High pay is necessary, but not sufficient.

With high pay, you MAY get a good product — if you attract competent people on all levels.

With low pay, the mind-numbing godawfulness of the end result, if it's ever delivered, is practically guaranteed.


Sometimes, the high pay is to offset the terrible nature of the work, not to attract better developers, e.g. having to work on the terrible ad-hoc, micro-managed code of many previous devs.


https://www.gov.uk/ is substantially if not entirely open-source, and this appears to have had benefits above and beyond "community contributions".

[ EDIT ] And, contra to your apparent contrasting of "open source" and "paid developers", gov.uk is both.
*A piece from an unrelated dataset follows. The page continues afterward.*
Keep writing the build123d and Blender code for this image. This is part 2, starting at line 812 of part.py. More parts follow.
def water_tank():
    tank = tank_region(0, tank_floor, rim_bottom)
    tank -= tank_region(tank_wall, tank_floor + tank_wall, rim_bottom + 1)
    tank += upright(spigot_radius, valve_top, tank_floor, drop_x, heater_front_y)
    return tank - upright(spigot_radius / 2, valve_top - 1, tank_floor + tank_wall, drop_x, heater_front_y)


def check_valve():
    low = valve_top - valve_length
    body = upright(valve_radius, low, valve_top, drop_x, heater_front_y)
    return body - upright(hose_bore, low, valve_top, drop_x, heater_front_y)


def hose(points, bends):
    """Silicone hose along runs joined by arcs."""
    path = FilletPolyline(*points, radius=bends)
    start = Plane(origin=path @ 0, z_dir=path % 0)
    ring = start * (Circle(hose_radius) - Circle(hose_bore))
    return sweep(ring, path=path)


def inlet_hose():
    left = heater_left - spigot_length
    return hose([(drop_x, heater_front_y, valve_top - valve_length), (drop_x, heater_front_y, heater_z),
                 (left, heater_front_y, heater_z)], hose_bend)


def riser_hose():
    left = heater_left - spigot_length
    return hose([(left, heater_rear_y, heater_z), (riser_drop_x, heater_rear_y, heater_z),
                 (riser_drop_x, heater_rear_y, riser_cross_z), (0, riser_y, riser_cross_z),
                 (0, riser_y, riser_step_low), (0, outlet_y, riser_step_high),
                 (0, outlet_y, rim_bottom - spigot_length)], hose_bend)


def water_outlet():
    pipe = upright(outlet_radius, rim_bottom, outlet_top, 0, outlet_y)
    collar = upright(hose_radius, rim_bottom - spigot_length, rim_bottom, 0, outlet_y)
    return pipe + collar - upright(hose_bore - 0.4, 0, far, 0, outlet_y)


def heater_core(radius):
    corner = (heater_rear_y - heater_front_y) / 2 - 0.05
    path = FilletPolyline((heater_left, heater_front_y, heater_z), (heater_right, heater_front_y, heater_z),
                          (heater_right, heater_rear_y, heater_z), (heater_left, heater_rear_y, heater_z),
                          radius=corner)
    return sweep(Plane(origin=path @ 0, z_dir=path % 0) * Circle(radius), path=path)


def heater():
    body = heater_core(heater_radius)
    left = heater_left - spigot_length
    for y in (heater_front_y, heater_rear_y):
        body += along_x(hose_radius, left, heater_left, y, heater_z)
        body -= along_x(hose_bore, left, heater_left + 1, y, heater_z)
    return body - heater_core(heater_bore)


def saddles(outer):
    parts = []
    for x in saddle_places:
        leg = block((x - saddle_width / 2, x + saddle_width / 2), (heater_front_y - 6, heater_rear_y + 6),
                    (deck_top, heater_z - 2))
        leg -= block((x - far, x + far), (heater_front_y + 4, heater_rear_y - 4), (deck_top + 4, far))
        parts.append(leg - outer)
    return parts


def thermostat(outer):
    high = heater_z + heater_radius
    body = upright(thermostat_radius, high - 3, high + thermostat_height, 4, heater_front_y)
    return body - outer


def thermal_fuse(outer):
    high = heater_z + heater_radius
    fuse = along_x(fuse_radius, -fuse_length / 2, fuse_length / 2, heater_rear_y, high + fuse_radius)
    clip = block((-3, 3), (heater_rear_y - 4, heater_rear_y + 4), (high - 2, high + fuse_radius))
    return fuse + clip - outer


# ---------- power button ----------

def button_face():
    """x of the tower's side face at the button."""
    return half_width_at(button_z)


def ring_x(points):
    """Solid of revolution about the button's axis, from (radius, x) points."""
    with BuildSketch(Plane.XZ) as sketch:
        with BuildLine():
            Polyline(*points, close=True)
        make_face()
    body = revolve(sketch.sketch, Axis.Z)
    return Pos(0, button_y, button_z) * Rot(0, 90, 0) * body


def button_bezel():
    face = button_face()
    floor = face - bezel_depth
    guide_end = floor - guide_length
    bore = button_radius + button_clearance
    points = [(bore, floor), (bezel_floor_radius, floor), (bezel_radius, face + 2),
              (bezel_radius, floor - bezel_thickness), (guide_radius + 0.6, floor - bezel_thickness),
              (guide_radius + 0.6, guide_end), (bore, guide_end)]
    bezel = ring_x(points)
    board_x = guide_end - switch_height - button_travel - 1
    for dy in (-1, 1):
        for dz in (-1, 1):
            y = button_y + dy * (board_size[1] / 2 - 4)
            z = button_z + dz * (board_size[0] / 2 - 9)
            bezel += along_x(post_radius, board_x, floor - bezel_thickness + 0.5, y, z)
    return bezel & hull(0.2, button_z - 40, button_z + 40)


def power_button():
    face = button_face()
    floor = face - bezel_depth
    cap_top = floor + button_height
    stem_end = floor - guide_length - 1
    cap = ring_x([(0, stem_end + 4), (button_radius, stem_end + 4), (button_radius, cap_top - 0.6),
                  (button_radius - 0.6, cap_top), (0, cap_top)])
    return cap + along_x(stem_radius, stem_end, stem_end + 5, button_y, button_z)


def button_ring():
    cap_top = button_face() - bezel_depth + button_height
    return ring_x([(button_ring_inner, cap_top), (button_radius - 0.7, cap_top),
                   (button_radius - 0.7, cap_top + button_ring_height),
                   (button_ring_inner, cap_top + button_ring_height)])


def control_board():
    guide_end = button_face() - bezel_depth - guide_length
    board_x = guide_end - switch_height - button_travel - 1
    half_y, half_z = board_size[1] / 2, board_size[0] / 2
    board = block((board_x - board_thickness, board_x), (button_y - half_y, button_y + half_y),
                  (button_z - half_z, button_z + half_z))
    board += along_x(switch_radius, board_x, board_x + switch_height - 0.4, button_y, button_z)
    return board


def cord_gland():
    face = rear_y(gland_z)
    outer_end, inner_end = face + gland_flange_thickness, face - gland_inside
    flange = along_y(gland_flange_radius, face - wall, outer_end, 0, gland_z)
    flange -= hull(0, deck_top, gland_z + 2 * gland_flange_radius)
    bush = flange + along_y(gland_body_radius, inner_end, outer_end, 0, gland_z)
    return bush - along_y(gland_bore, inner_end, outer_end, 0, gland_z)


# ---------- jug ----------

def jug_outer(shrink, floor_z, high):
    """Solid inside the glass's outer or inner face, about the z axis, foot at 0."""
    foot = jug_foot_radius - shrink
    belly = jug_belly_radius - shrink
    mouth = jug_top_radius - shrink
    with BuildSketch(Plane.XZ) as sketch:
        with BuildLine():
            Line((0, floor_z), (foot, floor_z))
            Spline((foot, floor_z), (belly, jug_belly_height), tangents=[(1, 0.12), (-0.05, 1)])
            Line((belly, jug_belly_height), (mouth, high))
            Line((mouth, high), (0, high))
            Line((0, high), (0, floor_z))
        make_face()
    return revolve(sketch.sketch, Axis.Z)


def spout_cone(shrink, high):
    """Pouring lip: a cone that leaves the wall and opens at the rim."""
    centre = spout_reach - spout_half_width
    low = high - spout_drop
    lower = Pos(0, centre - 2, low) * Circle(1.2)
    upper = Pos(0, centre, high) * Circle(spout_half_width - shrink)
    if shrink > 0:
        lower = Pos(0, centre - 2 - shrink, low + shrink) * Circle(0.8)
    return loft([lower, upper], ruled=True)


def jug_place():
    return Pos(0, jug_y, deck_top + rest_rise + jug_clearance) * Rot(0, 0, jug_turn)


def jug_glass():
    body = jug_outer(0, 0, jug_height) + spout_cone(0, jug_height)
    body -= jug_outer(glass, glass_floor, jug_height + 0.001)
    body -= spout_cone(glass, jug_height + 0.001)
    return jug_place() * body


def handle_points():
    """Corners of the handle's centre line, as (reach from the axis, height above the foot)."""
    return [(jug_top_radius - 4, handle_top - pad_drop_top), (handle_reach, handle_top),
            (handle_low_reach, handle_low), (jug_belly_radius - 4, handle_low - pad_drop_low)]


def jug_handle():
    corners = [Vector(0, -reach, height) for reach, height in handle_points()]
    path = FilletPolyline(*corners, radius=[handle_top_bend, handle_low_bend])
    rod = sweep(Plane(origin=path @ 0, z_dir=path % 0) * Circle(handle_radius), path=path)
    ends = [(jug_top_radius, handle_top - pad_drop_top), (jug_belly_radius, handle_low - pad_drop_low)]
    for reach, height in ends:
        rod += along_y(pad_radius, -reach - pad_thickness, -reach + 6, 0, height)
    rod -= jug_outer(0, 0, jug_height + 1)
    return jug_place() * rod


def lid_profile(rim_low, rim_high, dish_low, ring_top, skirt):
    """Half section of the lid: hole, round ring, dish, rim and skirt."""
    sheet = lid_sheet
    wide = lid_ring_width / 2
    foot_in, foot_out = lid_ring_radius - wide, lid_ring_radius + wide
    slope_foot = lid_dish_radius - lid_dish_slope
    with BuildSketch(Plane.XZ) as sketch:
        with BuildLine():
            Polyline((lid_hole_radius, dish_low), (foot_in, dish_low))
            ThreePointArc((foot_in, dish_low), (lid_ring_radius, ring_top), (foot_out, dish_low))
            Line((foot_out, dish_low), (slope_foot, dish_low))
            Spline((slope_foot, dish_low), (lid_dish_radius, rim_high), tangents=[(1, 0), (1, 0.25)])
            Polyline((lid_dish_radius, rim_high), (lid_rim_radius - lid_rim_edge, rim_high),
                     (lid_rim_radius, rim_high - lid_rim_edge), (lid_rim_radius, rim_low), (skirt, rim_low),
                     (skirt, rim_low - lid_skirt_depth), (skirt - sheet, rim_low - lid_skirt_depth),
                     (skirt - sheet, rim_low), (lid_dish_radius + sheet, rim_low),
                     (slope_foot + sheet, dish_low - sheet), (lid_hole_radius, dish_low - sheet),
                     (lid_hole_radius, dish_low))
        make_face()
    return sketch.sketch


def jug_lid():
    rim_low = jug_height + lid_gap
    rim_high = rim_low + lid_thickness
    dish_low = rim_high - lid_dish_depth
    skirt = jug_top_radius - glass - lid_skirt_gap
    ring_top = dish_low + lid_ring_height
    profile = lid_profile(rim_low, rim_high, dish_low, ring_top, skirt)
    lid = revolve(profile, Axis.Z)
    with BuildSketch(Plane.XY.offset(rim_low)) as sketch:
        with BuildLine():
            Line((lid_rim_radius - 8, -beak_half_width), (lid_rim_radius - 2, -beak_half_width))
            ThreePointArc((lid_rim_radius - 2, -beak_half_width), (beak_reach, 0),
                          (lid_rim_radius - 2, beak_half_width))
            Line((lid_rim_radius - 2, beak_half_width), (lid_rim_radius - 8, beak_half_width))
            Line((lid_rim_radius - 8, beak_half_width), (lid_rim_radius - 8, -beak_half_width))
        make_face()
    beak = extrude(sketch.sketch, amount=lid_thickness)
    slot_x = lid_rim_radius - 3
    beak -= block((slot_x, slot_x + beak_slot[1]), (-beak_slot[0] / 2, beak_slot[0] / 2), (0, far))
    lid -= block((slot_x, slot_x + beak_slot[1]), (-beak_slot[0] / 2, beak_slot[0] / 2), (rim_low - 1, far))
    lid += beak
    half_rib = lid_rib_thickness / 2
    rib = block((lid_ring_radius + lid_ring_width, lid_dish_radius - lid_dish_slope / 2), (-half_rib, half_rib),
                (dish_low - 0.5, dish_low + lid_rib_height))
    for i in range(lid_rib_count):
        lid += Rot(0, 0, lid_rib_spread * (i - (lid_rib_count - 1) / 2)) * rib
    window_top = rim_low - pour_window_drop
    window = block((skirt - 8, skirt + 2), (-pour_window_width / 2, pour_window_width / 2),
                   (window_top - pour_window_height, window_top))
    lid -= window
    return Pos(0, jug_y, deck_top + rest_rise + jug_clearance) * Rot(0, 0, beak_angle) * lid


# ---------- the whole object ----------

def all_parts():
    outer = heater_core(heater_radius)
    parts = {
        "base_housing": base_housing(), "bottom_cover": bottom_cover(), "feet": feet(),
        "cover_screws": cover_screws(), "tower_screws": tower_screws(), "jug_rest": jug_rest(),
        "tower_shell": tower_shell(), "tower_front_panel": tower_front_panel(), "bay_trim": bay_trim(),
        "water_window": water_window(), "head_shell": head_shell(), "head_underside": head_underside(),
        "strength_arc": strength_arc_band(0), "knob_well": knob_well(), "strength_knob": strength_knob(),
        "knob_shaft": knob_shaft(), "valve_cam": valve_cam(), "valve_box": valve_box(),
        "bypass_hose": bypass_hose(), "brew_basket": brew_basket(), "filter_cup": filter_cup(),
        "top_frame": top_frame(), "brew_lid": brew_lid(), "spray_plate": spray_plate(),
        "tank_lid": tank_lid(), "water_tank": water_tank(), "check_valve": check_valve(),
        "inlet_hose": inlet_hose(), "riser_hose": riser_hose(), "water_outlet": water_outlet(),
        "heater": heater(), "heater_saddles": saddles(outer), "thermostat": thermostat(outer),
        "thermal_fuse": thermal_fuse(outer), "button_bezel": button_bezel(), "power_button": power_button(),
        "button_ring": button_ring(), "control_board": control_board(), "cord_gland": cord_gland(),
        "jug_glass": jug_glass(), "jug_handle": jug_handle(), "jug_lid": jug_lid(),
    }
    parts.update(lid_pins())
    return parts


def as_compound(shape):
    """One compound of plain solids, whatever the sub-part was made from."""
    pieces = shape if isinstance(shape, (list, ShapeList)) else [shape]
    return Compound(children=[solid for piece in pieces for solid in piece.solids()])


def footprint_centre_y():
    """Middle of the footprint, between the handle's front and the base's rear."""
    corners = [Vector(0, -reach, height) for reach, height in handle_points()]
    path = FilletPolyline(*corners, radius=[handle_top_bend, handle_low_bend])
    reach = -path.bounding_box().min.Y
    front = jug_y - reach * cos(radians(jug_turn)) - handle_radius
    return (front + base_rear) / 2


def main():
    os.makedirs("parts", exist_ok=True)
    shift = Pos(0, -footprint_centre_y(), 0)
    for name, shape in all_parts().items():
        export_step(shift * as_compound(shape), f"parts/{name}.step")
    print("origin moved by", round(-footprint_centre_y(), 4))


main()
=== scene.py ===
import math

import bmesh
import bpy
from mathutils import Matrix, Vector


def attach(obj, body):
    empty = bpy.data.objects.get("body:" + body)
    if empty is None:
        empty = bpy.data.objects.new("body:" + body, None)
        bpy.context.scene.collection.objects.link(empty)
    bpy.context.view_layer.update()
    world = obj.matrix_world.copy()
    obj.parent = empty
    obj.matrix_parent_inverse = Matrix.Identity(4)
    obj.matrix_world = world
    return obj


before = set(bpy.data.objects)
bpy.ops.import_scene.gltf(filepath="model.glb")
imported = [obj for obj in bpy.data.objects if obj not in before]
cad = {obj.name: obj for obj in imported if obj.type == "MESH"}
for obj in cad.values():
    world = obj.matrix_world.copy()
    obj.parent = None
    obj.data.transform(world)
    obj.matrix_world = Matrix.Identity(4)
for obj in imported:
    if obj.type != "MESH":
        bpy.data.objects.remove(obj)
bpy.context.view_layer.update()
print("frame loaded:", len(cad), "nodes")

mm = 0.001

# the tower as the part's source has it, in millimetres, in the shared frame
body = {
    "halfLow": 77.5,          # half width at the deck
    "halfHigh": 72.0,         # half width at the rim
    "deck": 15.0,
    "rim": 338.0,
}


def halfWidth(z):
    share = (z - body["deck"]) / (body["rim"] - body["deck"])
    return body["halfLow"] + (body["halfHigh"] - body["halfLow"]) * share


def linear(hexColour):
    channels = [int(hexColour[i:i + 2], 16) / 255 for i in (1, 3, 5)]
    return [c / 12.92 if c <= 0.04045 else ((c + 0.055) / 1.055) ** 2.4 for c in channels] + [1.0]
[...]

Re: your edit, I am also baffled by this idea that open source and paid developers cannot exist.

In this case it's the government which technically doesn't have to actually make money (budgets, tho), but it can work in non-governmental situations too. Maybe via consulting/support on the technology, grants/donations (OpenSSL, now), maybe just making it open to foster contributions and long-term maintenance[0]. Maybe the actual software isn't the company's main focus and open-sourcing the code is just a way of ensuring accountability and quality. IME, people are actually far more conscientious when they know they code/docs could be read by anyone for all time... even if it probably won't.

[0] I'll grant that this is probably quite rare. That's not the point... the point is that there are many potential reasons for open-sourcing.


While it is true that there are more developers paid to work on proprietary software than on open source, there are lots of open source paid jobs out there. Some are listed on the FOSSjobs site and resources wiki. There are also a number of them in the monthly "Who is hiring?" threads here on HN.